For all these reasons, the Panel is of the view that the Respondent's actual use of the disputed domain names <whichlandrover.com.au> and <whichrangerover.com.au>, and the Respondent's intended use of the disputed domain name <whichjaguar.com.au>, is such under the Policy that, on balance, the Complainant has not demonstrated that the Respondent has no rights or legitimate interests in each of the disputed domain names.

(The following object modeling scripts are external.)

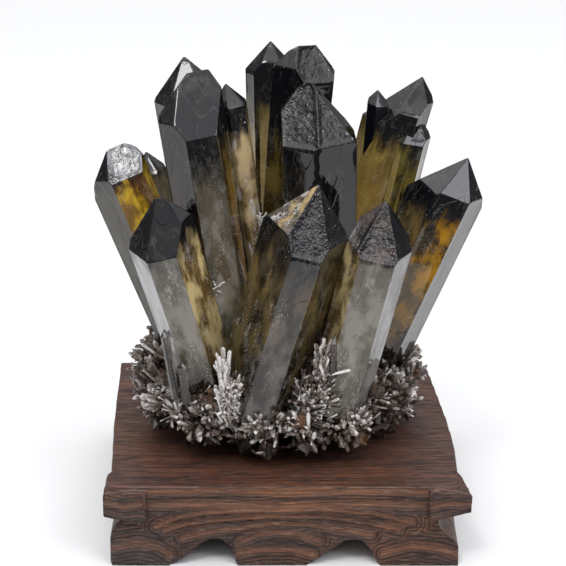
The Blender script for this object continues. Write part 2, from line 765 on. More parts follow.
def soft_noise(spots: np.ndarray, seed: int) -> np.ndarray:
    """Works out smooth noise with about one swell to a unit.

    Args:
        spots: rows of three coordinates.
        seed: which of many noises it is.

    Returns:
        A number from 0 to 1 for each row.
    """
    low = np.floor(spots).astype(np.int64)
    part = eased(spots - low)
    total = np.zeros(len(spots))
    for corner in itertools.product((0, 1), repeat=3):
        share = np.prod(np.where(np.array(corner) == 1, part, 1.0 - part), axis=1)
        total += share * lattice(low + np.array(corner), seed)
    return total


def worley(spots: np.ndarray, seed: int) -> np.ndarray:
    """Works out how far spots are from randomly placed points, one to a unit.

    Args:
        spots: rows of three coordinates.
        seed: which of many sets of points it is.

    Returns:
        The distance to the nearest point for each row.
    """
    low = np.floor(spots).astype(np.int64)
    best = np.full(len(spots), FAR)
    for corner in itertools.product((-1, 0, 1), repeat=3):
        cell = low + np.array(corner)
        point = cell + np.stack([lattice(cell, seed + turn) for turn in range(3)], axis=1)
        best = np.minimum(best, ((spots - point) ** 2).sum(axis=1))
    return np.sqrt(best)


# How far off a plane, in millimetres, and how bent, in radians, still counts as flat.
ON_PLANE = 0.004
FLAT_ANGLE = 0.002


@dataclass(frozen=True)
class Wear:
    """Depths of the marks on crystal faces, in millimetres: etched faces, prism walls and plain points."""

    etched: float = 0.12
    pits: float = 0.30
    hollows: float = 0.6
    wall: float = 0.12
    bands: float = 0.08
    swells: float = 0.20
    point: float = 0.04
    point_swells: float = 0.08


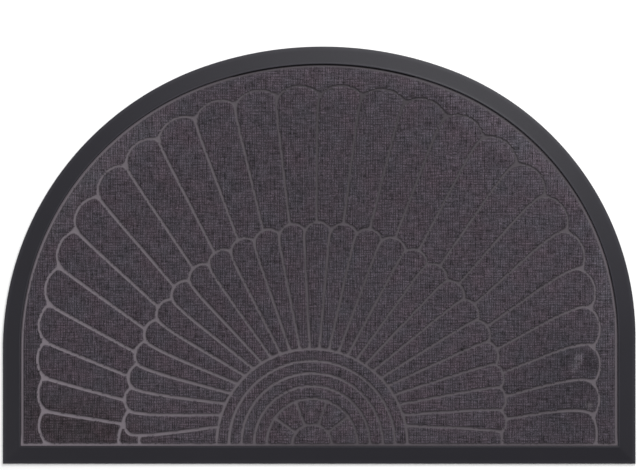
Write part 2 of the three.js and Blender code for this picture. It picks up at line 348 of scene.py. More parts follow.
# Threads that run across and along, over and under each other
def threadWeaveGroup():
    tree, given = newGroup(
        "threadWeave", "ShaderNodeTree",
        [("Vector", "Vector"), ("Across", "Float", 0.00324), ("Along", "Float", 0.00357),
         ("Wander", "Float", 0.0004), ("Wander size", "Float", 0.011),
         ("Thread length", "Float", 0.018), ("Thread width", "Float", 0.0026)],
        [("Height", "Float"), ("Pore", "Float"), ("Streak", "Float")])
    often = mathNode(tree, "DIVIDE", 1.0, given["Wander size"])
    wander = addNode(tree, "ShaderNodeTexNoise", {"Vector": given["Vector"], "Scale": often, "Detail": 2.0})
    centred = vectorNode(tree, "SUBTRACT", wander.outputs["Color"], (0.5, 0.5, 0.5))
    moved = scaledColour(tree, centred, given["Wander"])
    place = vectorNode(tree, "ADD", given["Vector"], moved)
    axes = addNode(tree, "ShaderNodeSeparateXYZ", {0: place})
    waves = []
    for axis, pitch in ((0, "Across"), (1, "Along")):
        turns = mathNode(tree, "DIVIDE", axes.outputs[axis], given[pitch])
        wave = mathNode(tree, "COSINE", mathNode(tree, "MULTIPLY", turns, 2 * math.pi))
        waves.append(mathNode(tree, "MULTIPLY_ADD", wave, 0.5, 0.5))
    height = mathNode(tree, "MULTIPLY", waves[0], waves[1])
    pore = mathNode(tree, "SUBTRACT", 1.0, mathNode(tree, "MAXIMUM", waves[0], waves[1]))
    streaks = []
    for x, y in (("Thread length", "Thread width"), ("Thread width", "Thread length")):
        stretch = addNode(tree, "ShaderNodeCombineXYZ", {0: given[x], 1: given[y], 2: 1.0}).outputs[0]
        drawn = vectorNode(tree, "DIVIDE", given["Vector"], stretch)
        noise = addNode(tree, "ShaderNodeTexNoise", {"Vector": drawn, "Scale": 1.0, "Detail": 1.0})
        streaks.append(noise.outputs["Fac"])
    streak = mathNode(tree, "SUBTRACT", mathNode(tree, "ADD", streaks[0], streaks[1]), 1.0)
    addNode(tree, "NodeGroupOutput", {"Height": height, "Pore": pore, "Streak": streak})
    return tree


# A soft-edged oval: 1 inside, 0 outside
def softPatchGroup():
    tearSwing = 4.0  # the noise stays near its middle, so this widens it
    tree, given = newGroup(
        "softPatch", "ShaderNodeTree",
        [("Vector", "Vector"), ("Centre", "Vector"), ("Half", "Vector"), ("Turn", "Float", 0.0),
         ("Ragged", "Float", 0.3), ("Edge", "Float", 0.5), ("Tear size", "Float", 0.0038)],
        [("Mask", "Float")])
    turned = addNode(tree, "ShaderNodeVectorRotate", {"Vector": given["Vector"], "Center": given["Centre"],
                                                      "Angle": given["Turn"]}, rotation_type="Z_AXIS")
    away = vectorNode(tree, "SUBTRACT", turned.outputs[0], given["Centre"])
    sized = vectorNode(tree, "DIVIDE", away, given["Half"])
    flat = vectorNode(tree, "MULTIPLY", sized, (1, 1, 0))
    reach = addNode(tree, "ShaderNodeVectorMath", {0: flat}, operation="LENGTH").outputs["Value"]
    often = mathNode(tree, "DIVIDE", 1.0, given["Tear size"])
    noise = addNode(tree, "ShaderNodeTexNoise", {"Vector": given["Vector"], "Scale": often, "Detail": 3.0})
    torn = mathNode(tree, "MULTIPLY", mathNode(tree, "SUBTRACT", noise.outputs["Fac"], 0.5), given["Ragged"])
    ragged = mathNode(tree, "MULTIPLY_ADD", torn, tearSwing, reach)
    outer = mathNode(tree, "ADD", 1.0, given["Edge"])
    inner = mathNode(tree, "SUBTRACT", 1.0, given["Edge"])
    mask = addNode(tree, "ShaderNodeMapRange", {"Value": ragged, "From Min": outer, "From Max": inner},
                   interpolation_type="SMOOTHSTEP")
    addNode(tree, "NodeGroupOutput", {"Mask": mask.outputs["Result"]})
    return tree


toneDrift = toneDriftGroup()
softPatch = softPatchGroup()
fineGrain = fineGrainGroup()
threadWeave = threadWeaveGroup()


def placeGroup(tree, group, inputs):
    return addNode(tree, "ShaderNodeGroup", inputs, node_tree=group)


# A material whose shader has the given fixed values
def newMaterial(name, fixedValues):
    material = bpy.data.materials.new(name)
    material.use_nodes = True
    tree = material.node_tree
    tree.nodes.clear()
    shader = addNode(tree, "ShaderNodeBsdfPrincipled", fixedValues)
    addNode(tree, "ShaderNodeOutputMaterial", {"Surface": shader.outputs[0]})
    return material, tree, shader


def mixColour(tree, factor, one, two):
    inputs = {0: factor, 6: one, 7: two}  # the mix node's sockets for its factor and its two colours
    return addNode(tree, "ShaderNodeMix", inputs, data_type="RGBA").outputs[2]


def bumpFrom(tree, height, sizes):
    return addNode(tree, "ShaderNodeBump", {"Height": height, **sizes}).outputs[0]


def attributeNode(tree, name):
    return addNode(tree, "ShaderNodeAttribute", attribute_name=name).outputs["Fac"]


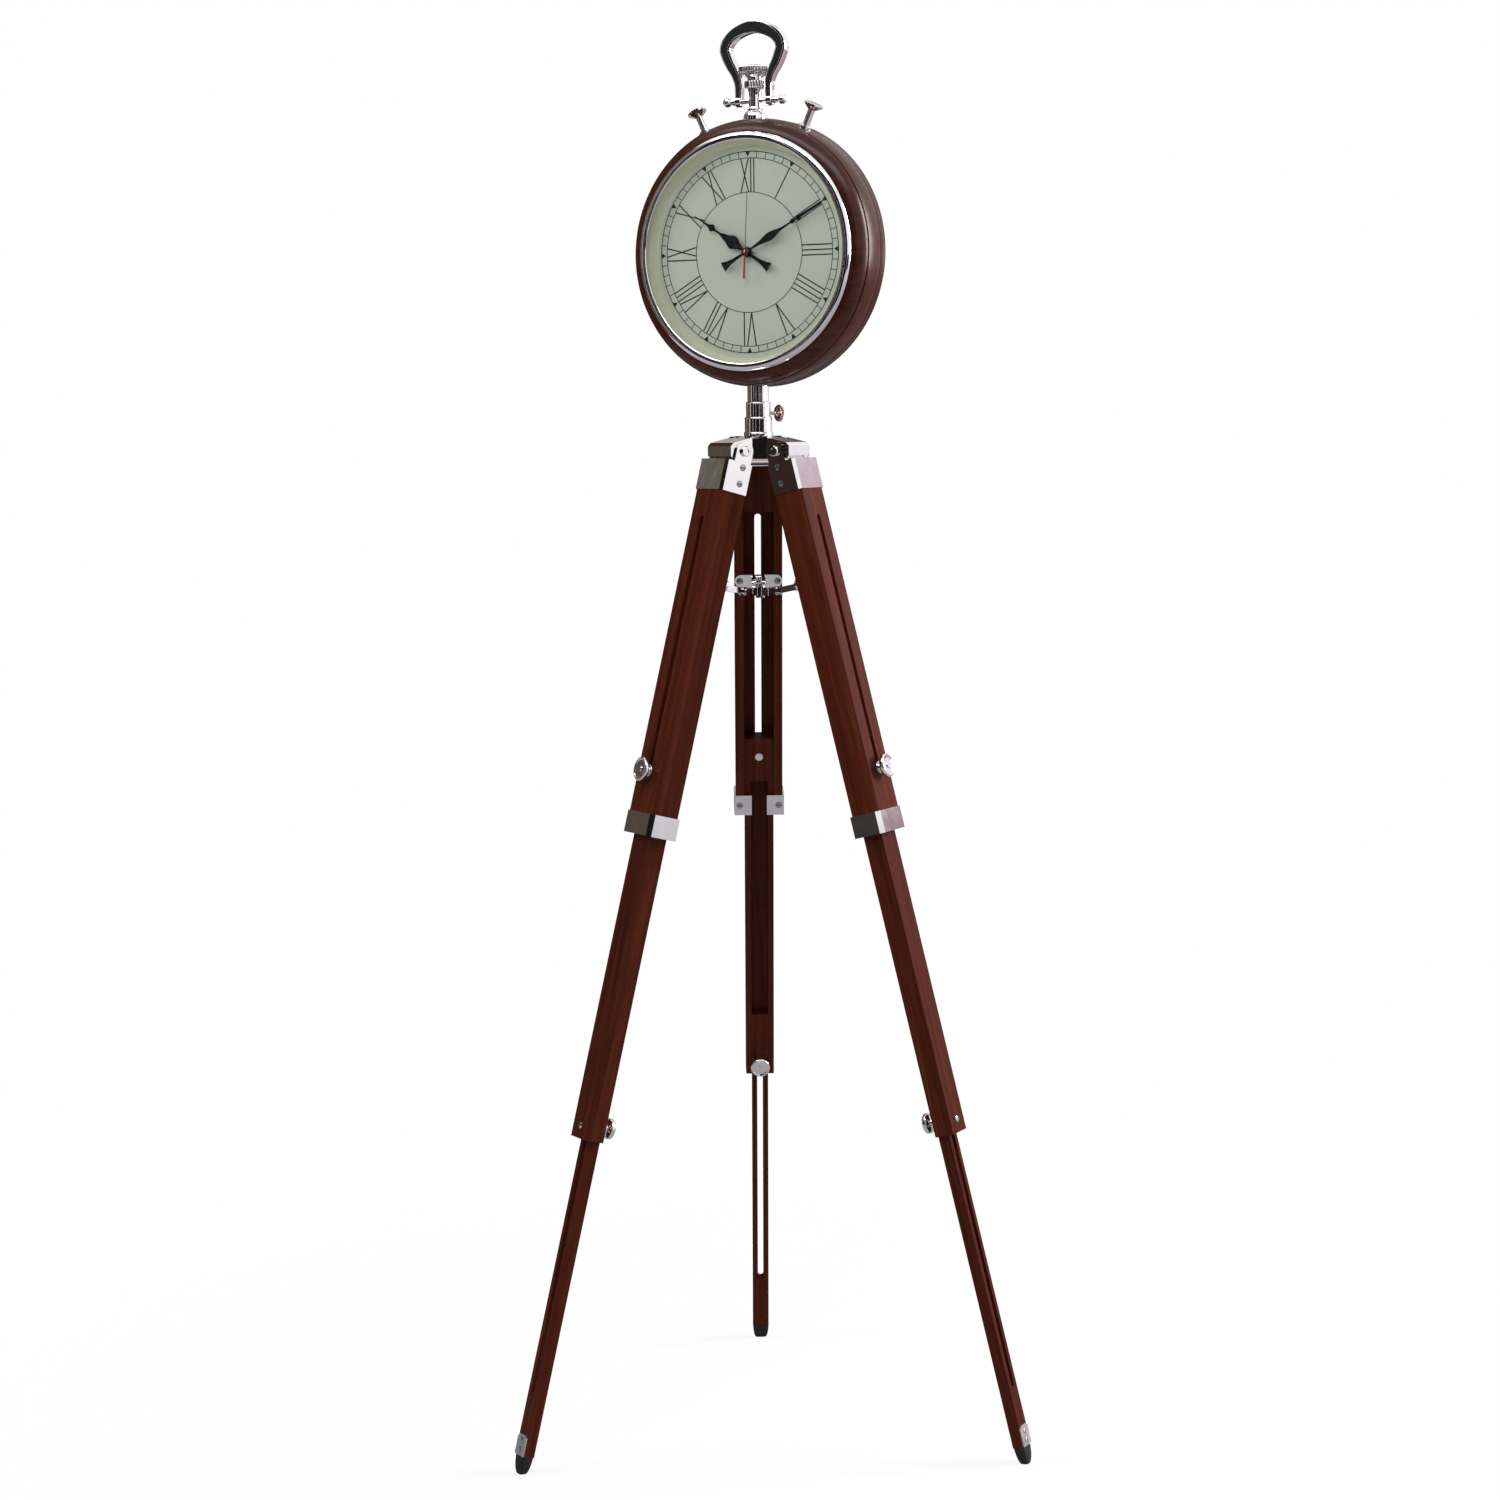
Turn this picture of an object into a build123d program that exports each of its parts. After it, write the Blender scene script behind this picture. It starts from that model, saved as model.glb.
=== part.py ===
from build123d import *
import os
from math import atan2, cos, degrees, hypot, radians, sin, sqrt, tan

# A clock on a folding wooden tripod. Millimetres, +Z up, the feet stand on Z = 0.
# The legs stand at the left front, right front and rear; the dial looks to the front left.
# Everything is built about the tripod's upright axis and moved back by AXIS_Y at the end,
# so that the origin is the middle of the footprint on the floor.

# Stance
LEFT_AZIMUTH = 210
RIGHT_AZIMUTH = 330
REAR_AZIMUTH = 90
LEG_AZIMUTH = {"left": LEFT_AZIMUTH, "right": RIGHT_AZIMUTH, "rear": REAR_AZIMUTH}
SPLAY = 14.6            # degrees each open leg leans from upright
HINGE_R = 33.5          # leg hinge from the tripod axis

# Clearances
SLIDE_GAP = 0.3         # between sliding or swinging flat faces
RUN_GAP = 0.05          # radial, pin in bore
HOLE_GAP = 0.1          # radial, fixed screw in hole
CUT = 1.0               # overrun of cuts past a face

# Upper leg. "Down" sizes are measured from the hinge along the leg.
UPPER_WIDTH = 52.0
UPPER_FRONT = 19.0      # outer face, in front of the hinge line
UPPER_BACK = 12.0       # inner face, behind the hinge line
UPPER_TOP = 13.8
UPPER_END = 417.0
UPPER_FACET = 3.0       # planed corners of the outer face
UPPER_CHEEK = 9.6       # side walls of the channel
UPPER_WALL = 6.8        # outer wall behind the channel
UPPER_CHANNEL_TOP = 65.0
UPPER_SLOT_TOP = 74.0
UPPER_SLOT = 7.2


# Middle leg
MID_LENGTH = 416.0
MID_BOLT_ABOVE = 67.0   # upper clamp bolt above the upper leg's end
MID_BLOCK_ABOVE = 22.0  # solid block above and below that bolt
MID_BLOCK_BELOW = 29.0
MID_INSET = 2.2         # inner face behind the upper leg's inner face
MID_CHEEK = 6.5
MID_WALL = 8.8

# Lower leg
LOWER_LENGTH = 414.0
LOWER_BOLT_ABOVE = 14.0 # lower clamp bolt above the middle leg's end
LOWER_OVERLAP = 62.0    # leg above that bolt
LOWER_SLOT_MARGIN = 63.3
LOWER_SLOT = 6.8

# Leg metalwork
SHEET = 1.2             # plated sheet of the ferrules
TOP_FERRULE_END = 45.5
EAR = 3.0
EAR_RADIUS = 10.0
LOW_SHEET = 1.8
LOW_FACET = 4.5
LOW_FERRULE = 23.5
LOW_FERRULE_PAST = 1.0  # past the upper leg's end
LIP_GAP = 17.0
SCREW_HEAD_R = 3.2
SCREW_HEAD = 0.9
SCREW_R = 1.4
SCREW_LENGTH = 7.0
SCREW_SLOT = 0.9
EDGE_SCREW_INSET = 10.5 # screws from the inner edge of the ferrule sides
TOP_SCREWS_DOWN = (17.5, 35.0)

# Leg bolts and knobs
BOLT_R = 3.0
BOLT_HEAD_R = 4.3
BOLT_HEAD = 3.0
DOME_HEAD_R = 3.6
DOME_HEAD = 1.8
UPPER_KNOB_R = 12.8
UPPER_KNOB_NECK_R = 4.6
UPPER_COLLAR_R = 6.6
UPPER_KNOB_BOSS = 6.5
UPPER_KNOB_DISC = 5.5
LOWER_KNOB_R = 11.0
LOWER_KNOB_NECK_R = 4.4
LOWER_COLLAR_R = 5.6
LOWER_KNOB_BOSS = 9.5
LOWER_KNOB_DISC = 5.5
KNOB_COLLAR = 1.5
KNOB_DISH = 1.0
KNOB_DISH_RIM = 2.0
KNOB_EDGE = 0.7

# Foot
FOOT_PLATE = 1.2
FOOT_PLATE_LENGTH = 22.0
FOOT_PLATE_CORNER = 3.5
FOOT_SCREWS_UP = (6.0, 15.5)
TIP_LENGTH = 19.6       # leg's end to the floor, along the leg
TIP_PROUD = 0.8
TIP_SOLE = 10.0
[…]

C. Registered or Subsequently Used in Bad Faith
Since the Complainant has failed to establish that the Respondent lacks rights or legitimate interests in the disputed domain names, it is not strictly necessary for the Panel to determine if the disputed domain names were registered or are being used in bad faith. For completeness, however, the Panel expresses the view that there is no evidence in the case record currently before it to indicate that the Respondent registered or is using any of the disputed domain names in bad faith.
For all the foregoing reasons, the Complaint is denied.